OpenRangeQueryNodeProcessor

Processes TermRangeQuerys with open ranges.

PhraseSlopQueryNodeProcessor

This processor removes invalid SlopQueryNode objects in the query node tree. A SlopQueryNode is invalid if its child is neither a TokenizedPhraseQueryNode nor a MultiPhraseQueryNode.

RemoveEmptyNonLeafQueryNodeProcessor

This processor removes every IQueryNode that is not a leaf and has not children. If after processing the entire tree the root node is not a leaf and has no children, a MatchNoDocsQueryNode object is returned.

This processor is used at the end of a pipeline to avoid invalid query node tree structures like a GroupQueryNode or ModifierQueryNode with no children.

StandardQueryNodeProcessorPipeline

This pipeline has all the processors needed to process a query node tree, generated by StandardSyntaxParser, already assembled.

The order they are assembled affects the results.

This processor pipeline was designed to work with StandardQueryConfigHandler.

The result query node tree can be used to build a Lucene.Net.Search.Query object using StandardQueryTreeBuilder.

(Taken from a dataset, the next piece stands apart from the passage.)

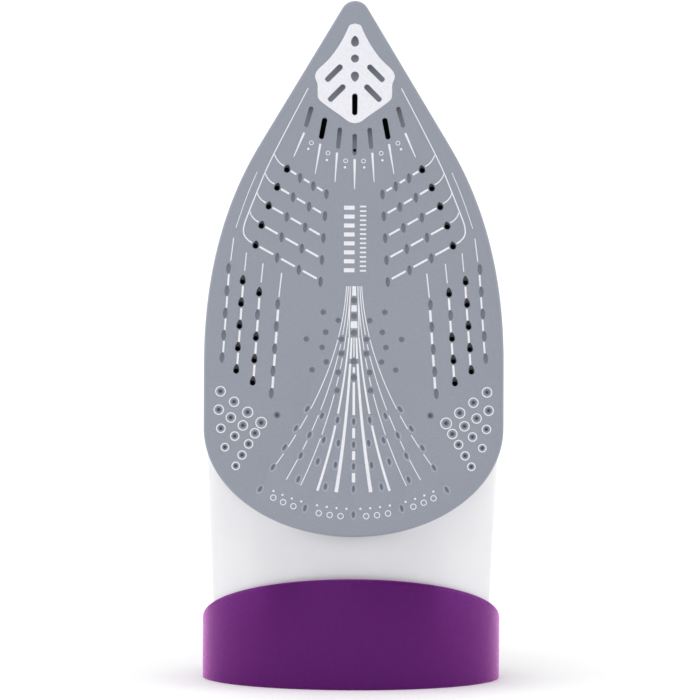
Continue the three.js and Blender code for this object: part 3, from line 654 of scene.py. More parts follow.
def round_steps(low, high, edge, count=4):
    """Steps of (inset, y) for a slab from low to high with both edges rounded."""
    rising = [(inwards, low + up) for inwards, up in quarter(edge, count)]
    return rising + [(up, high - inwards) for inwards, up in quarter(edge, count)]


def slab(outline, low, high, edge=0, place=LEANING):
    """A plan outline given a thickness, with its edges rounded by edge."""
    steps = round_steps(low, high, edge) if edge else [(0, low), (0, high)]
    return solid(loft(levels(outline, steps)), place)


def turned(profile, place=LEANING, count=72):
    """A body of revolution about the y axis, from a closed profile of (radius, y)."""
    angles = [2 * math.pi * i / count for i in range(count)]
    sections = [[(r * math.cos(a), y, r * math.sin(a)) for r, y in profile] for a in angles]
    return solid(loft(sections, ring=True), place)


def rod(radius, low, high, place=LEANING, x=0, z=0, edge=0, count=48):
    profile = [(0, low), (radius, low, edge), (radius, high, edge), (0, high)]
    if not edge:
        profile = [corner[:2] for corner in profile]
    return turned(rounded(profile), at(x, 0, z, place), count)


def block(x0, x1, y0, y1, z0, z1, place=LEANING):
    outline = [(x0, z0), (x1, z0), (x1, z1), (x0, z1)]
    return slab(outline, y0, y1, place=place)


def tube(points, radius, place=LEANING, sides=16, steps=6, curved=True):
    """A round tube with flat ends along a line of points."""
    line = smooth(points, steps) if curved else points
    curve = bpy.data.curves.new("tube", "CURVE")
    curve.dimensions = "3D"
    curve.bevel_depth = radius
    curve.bevel_resolution = sides // 4
    curve.use_fill_caps = True
    spline = curve.splines.new("POLY")
    spline.points.add(len(line) - 1)
    for point, spot in zip(spline.points, line):
        point.co = (*(place @ Vector(spot)), 1)
    obj = bpy.data.objects.new("tube", curve)
    bpy.context.scene.collection.objects.link(obj)
    bpy.context.view_layer.update()
    mesh = bpy.data.meshes.new_from_object(obj)
    bpy.data.objects.remove(obj)
    points_made = [tuple(vertex.co) for vertex in mesh.vertices]
    faces_made = [tuple(polygon.vertices) for polygon in mesh.polygons]
    return solid((points_made, faces_made), UPRIGHT)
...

TermRangeQueryNodeProcessor

This processors process TermRangeQueryNodes. It reads the lower and upper bounds value from the TermRangeQueryNode object and try to parse their values using a dateFormat. If the values cannot be parsed to a date value, it will only create the TermRangeQueryNode using the non-parsed values.

If a LOCALE is defined in the QueryConfigHandler it will be used to parse the date, otherwise System.Globalization.CultureInfo.CurrentCulture will be used.

If a DATE_RESOLUTION is defined and the Lucene.Net.Documents.DateTools.Resolution is not null it will also be used to parse the date value.

WildcardQueryNodeProcessor

The StandardSyntaxParser creates PrefixWildcardQueryNode nodes which have values containing the prefixed wildcard. However, Lucene PrefixQuery cannot contain the prefixed wildcard. So, this processor basically removed the prefixed wildcard from the PrefixWildcardQueryNode value.